Specifically, the single best model network contains a directed edge linking Trait6 with Trait3, while this edge is absent from the structure after model averaging over the 100 best scoring networks. Clicking Display structure matrix displays the model averaging scores as well as the structure matrix. The structure matrix file can be downloaded and used in return sessions to BNW, allowing users to skip structure learning and more quickly use the model to make predictions.

In the model averaging scores, we can observe that most of the network edges in the model average network were found in all or nearly all of the 100 highest scoring networks. For example, edges from Geno2 to Traits 3 and 4 have posterior probabilities of 1. Also, the edge from Trait6 to Trait3 that was observed in the single highest scoring network has a posterior probability of 0.46, and it, therefore, falls just short of being included in the model averaged network structure.

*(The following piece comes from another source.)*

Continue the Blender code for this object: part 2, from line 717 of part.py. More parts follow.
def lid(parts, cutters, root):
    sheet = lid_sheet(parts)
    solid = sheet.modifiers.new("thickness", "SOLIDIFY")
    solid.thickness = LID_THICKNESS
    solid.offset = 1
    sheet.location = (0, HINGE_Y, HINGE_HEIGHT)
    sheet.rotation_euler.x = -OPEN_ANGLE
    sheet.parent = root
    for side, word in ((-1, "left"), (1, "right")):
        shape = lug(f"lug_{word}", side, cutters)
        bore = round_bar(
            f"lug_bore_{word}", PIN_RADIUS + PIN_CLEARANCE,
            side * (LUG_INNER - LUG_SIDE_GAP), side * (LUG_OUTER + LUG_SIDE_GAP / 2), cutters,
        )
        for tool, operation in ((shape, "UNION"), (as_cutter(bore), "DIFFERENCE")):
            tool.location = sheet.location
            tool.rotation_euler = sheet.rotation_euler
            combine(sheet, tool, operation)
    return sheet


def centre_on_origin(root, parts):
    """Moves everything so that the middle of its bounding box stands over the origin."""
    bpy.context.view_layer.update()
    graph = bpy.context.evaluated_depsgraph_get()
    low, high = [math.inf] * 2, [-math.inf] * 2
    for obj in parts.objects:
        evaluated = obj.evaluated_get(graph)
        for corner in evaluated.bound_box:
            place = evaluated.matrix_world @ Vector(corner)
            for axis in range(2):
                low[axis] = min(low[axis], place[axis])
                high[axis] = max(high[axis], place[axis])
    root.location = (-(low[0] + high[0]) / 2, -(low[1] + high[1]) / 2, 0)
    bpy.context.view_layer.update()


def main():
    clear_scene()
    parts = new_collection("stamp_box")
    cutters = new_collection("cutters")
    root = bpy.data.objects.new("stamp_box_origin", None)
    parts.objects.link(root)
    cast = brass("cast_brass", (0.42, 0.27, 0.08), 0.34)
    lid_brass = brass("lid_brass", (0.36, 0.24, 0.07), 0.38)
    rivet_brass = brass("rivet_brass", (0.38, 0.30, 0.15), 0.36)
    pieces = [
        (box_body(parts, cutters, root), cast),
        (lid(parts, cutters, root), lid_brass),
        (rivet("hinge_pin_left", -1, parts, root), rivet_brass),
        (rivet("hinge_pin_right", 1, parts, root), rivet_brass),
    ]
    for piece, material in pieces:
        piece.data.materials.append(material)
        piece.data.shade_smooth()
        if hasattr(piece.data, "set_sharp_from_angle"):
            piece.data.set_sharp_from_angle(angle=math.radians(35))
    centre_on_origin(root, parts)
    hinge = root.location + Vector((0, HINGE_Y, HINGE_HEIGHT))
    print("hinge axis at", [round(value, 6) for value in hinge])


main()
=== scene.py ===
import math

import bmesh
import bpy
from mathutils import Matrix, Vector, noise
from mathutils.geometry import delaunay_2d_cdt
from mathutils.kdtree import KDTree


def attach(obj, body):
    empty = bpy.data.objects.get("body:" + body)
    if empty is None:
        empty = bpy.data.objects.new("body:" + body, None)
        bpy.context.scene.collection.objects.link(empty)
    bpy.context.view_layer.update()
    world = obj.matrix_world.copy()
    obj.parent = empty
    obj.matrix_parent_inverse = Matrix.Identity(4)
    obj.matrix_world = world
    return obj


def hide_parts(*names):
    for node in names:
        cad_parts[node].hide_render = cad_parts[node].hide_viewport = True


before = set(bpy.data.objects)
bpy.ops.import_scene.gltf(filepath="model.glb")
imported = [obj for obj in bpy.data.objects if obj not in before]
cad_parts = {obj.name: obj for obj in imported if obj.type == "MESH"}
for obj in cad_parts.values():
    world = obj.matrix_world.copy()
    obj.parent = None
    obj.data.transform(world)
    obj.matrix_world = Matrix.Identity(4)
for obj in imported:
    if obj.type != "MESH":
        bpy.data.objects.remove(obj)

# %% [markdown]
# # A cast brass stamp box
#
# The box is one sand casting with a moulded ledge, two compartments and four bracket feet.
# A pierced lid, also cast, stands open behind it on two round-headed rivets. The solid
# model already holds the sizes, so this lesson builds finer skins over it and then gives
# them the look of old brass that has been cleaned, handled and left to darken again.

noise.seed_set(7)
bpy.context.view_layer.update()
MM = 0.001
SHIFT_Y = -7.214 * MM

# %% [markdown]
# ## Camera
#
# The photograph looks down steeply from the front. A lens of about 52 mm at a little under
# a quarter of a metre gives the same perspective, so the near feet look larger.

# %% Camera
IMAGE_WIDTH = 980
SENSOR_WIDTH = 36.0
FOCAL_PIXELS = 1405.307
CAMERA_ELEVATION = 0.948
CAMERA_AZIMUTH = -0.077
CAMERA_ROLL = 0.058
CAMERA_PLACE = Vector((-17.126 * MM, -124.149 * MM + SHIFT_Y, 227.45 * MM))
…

3. Using the network structure to make predictions

To make predictions with the network, we will use the structure learned after model averaging of the top 100 highest scoring networks. First, we will use the model to compare the expected values for nodes in the network based on observed genotypes. For these predictions, we will use evidence mode when making predictions, which is the default behavior in BNW. The difference between evidence and intervention modes is discussed in the BNW FAQ page. To use the model to make predictions based on Geno1, click on one of the blue bars in the Geno1 node and enter 1 or 2 to indicate which genotype value should be used to predict the values of the other network nodes. In the figure below, Geno1 is outlined in red and state 2 has a 100% probability, indicating that the value of this node has been entered as evidence. The red lines in the figure show the predicted distributions of the nodes after this evidence is known and can be compared with the blue lines which show the distributions for variables using the original data.

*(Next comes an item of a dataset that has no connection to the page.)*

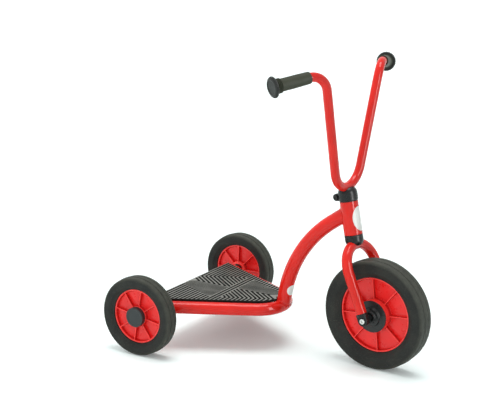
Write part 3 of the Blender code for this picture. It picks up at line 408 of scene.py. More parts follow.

If Geno1 has genotype 2, the value of Traits 1, 2, and 4 are expected to increase compared with the distribution for all data. Specifically, the mean value of Trait2 is expected to be near 1 for Geno1=2 data, while it is close to 0 when this evidence is not known. Traits 1 and 4 are also expected to increase, but the magnitude of this increase is not expected to be as large. Predicted distributions for the other nodes in the network, which are not descendants of Geno1, are expected to be close to the same as their original distributions, and, the red line covers the blue line for some nodes.

To quantitatively assess the impact of this evidence on the network predictions, the View parameters button on the left menu can be selected. Clicking this button brings up a pop-up window with the network parameters (i.e., the probability distributions of the states of discrete nodes and the means and standard deviations of the Gaussian distributions for continuous nodes) for both the original data set and the data when considering the entered evidence.

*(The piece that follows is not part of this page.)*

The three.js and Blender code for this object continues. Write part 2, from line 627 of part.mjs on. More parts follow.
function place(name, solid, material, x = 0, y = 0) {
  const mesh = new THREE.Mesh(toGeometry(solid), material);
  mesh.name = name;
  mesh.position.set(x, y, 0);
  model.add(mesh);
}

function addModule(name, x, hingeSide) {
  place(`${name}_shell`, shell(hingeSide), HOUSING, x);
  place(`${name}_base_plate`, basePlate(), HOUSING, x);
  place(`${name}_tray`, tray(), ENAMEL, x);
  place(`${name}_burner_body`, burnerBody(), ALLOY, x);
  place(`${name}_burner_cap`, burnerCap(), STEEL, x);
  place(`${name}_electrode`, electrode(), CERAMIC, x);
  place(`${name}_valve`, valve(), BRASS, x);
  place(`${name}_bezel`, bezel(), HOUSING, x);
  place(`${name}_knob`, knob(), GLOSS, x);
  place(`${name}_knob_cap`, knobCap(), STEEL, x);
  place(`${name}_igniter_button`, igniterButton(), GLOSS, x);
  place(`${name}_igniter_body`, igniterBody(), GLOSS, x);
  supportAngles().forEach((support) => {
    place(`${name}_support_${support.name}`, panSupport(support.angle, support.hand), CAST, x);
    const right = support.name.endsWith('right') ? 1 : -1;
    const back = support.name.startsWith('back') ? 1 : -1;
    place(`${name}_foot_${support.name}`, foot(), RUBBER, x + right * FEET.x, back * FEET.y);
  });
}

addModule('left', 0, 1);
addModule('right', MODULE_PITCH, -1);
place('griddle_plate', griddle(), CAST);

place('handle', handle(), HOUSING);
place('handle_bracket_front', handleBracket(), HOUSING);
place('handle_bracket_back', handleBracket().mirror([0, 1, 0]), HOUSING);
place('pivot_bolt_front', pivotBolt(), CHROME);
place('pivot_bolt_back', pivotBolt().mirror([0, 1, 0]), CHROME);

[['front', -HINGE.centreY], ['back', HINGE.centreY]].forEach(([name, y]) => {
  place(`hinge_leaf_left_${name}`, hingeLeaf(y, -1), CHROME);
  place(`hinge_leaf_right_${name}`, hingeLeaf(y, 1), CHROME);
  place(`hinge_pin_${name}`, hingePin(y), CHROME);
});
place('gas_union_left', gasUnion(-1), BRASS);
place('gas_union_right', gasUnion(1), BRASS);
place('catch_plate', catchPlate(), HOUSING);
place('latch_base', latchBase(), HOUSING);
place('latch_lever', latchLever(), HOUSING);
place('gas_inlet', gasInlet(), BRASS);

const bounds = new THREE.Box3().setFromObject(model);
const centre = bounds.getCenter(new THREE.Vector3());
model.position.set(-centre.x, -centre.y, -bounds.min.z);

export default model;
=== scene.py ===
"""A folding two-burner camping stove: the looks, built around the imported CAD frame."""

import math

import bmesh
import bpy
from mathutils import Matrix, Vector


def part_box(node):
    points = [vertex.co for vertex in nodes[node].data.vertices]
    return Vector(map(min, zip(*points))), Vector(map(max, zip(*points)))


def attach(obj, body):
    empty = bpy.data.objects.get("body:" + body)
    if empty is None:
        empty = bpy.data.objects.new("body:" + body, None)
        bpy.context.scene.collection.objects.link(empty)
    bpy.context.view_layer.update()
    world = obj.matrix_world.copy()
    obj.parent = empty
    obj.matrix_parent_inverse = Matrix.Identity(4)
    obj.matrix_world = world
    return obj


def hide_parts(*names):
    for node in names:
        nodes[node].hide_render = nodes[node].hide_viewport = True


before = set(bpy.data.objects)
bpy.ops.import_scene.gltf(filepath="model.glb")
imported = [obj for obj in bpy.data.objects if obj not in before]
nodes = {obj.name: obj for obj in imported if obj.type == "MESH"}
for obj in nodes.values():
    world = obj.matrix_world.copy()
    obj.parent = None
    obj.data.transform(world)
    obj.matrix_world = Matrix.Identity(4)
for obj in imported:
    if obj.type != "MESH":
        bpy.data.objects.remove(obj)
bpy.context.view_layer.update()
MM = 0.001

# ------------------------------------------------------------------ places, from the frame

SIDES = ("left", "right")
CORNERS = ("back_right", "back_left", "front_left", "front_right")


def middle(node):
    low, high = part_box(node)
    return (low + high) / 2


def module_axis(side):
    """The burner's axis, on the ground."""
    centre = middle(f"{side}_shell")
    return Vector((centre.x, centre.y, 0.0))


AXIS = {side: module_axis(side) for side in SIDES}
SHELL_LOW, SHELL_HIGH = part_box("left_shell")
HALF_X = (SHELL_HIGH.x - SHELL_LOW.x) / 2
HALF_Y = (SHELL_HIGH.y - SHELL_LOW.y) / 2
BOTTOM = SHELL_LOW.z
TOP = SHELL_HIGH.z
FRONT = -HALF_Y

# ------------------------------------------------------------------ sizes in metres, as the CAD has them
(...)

Evidence for multiple nodes can be considered at the same time by clicking on a new node in the network and entering a value. Alternatively, users can select Clear evidence to reset the network to show the orignial distributions in a new tab.

Next, we will make predictions using the intervention mode. To use the prediction mode, click the button next to Intervention at the top of the page. The Selected mode tab on the left of the screan should now display Intervention. The effects of experimental intervention on Trait2 can be predicted by clicking on the blue line in the Trait2 node and entering a value for the variable. The figure below shows the network after setting Trait2 to a value of 1.5.

Entering a value for Trait2 in intervention mode results in a change in the structure of the network. Specifically, as Trait2 is now set by the experimental intervention, it is no longer dependent on its parents. In this case, as Geno1 was only connected to the network by being the parent of Trait2, Geno1 no longer appears in the network. Also, intervention mode only predicts how nodes that are descendants of Trait2 are affected. Setting Trait2 to 1.5 results in increases in the predicted values of both Trait1 and Trait4.